Any privilege on the objects for which you want to evaluate the lineage, such as SELECT on a table.
USAGE on the database and schema that contains the object.
Tip
You can configure a role to view all objects in the lineage, even if it does not have privileges on the objects, database, or schema.
Simply grant the role the RESOLVE ALL privilege on the account, for example, GRANT RESOLVE ALL ON ACCOUNT TO ROLE lineage_role;
. The
role still requires the VIEW LINEAGE privilege.
The following example creates a custom role and grants the necessary privileges to it:
USE ROLE ACCOUNTADMIN;
CREATE ROLE lineage_role;
GRANT VIEW LINEAGE ON ACCOUNT TO ROLE lineage_role;
GRANT SELECT ON mydb.sch.mytable TO ROLE lineage_role;
If you do not have privileges on an upstream or downstream object in the lineage graph, the object appears gray with a message stating that you have insufficient privileges to view the object. The gray object does not imply a terminal node in the lineage graph; it merely indicates that you cannot view lineage any further upstream or downstream from that point because you don’t have the privileges to retrieve that object’s lineage. This behavior also applies to objects and columns protected by other access policies.
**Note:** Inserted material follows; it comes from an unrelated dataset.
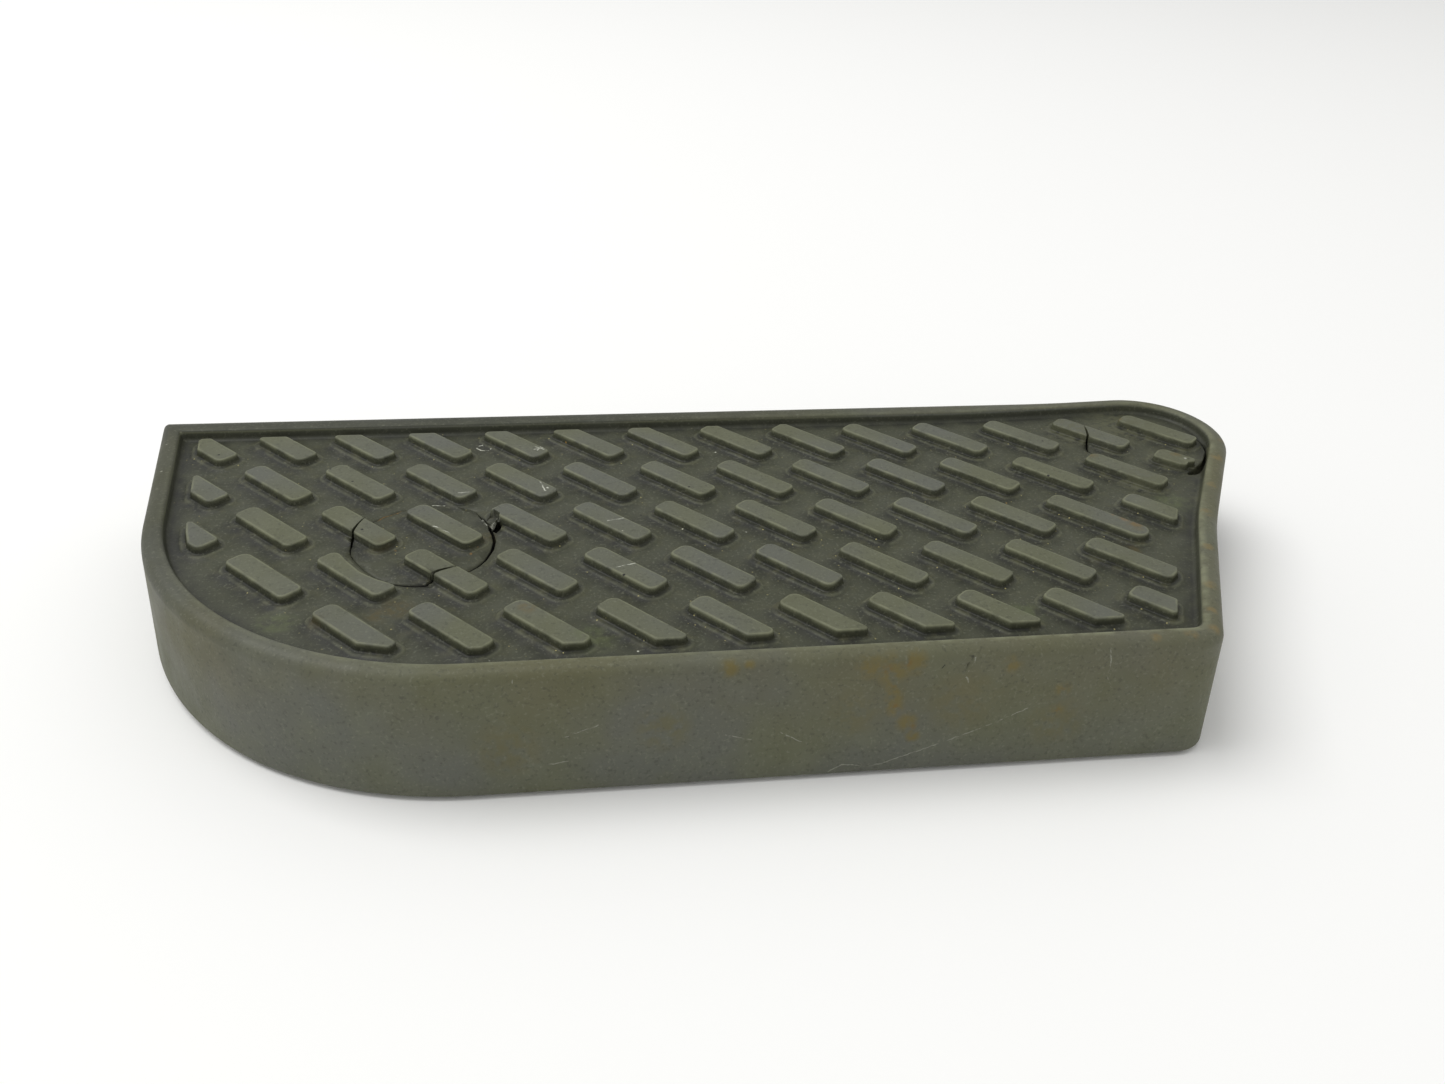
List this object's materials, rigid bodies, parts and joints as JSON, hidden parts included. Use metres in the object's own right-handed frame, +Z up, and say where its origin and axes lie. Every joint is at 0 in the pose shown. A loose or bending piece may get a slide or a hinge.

Renamed and deleted table nodes¶
Renamed tables are shown in the graph, but deleted tables are not shown.
Lineage retention¶
The Lineage graph provides lineage information in real time; tracked operations appear without delay in the Snowsight UI. Historical information is retained as follows:
Column lineage is retained for one year.
Object lineage is retained for one year.
Limitations¶
The Lineage tab is not available for the following kinds of objects:
Objects in a shared database.
Objects in the shared SNOWFLAKE database.
Objects in the INFORMATION_SCHEMA of a database.
Dynamic tables appear in the lineage graph for other objects, but the Lineage tab does not appear for dynamic tables themselves.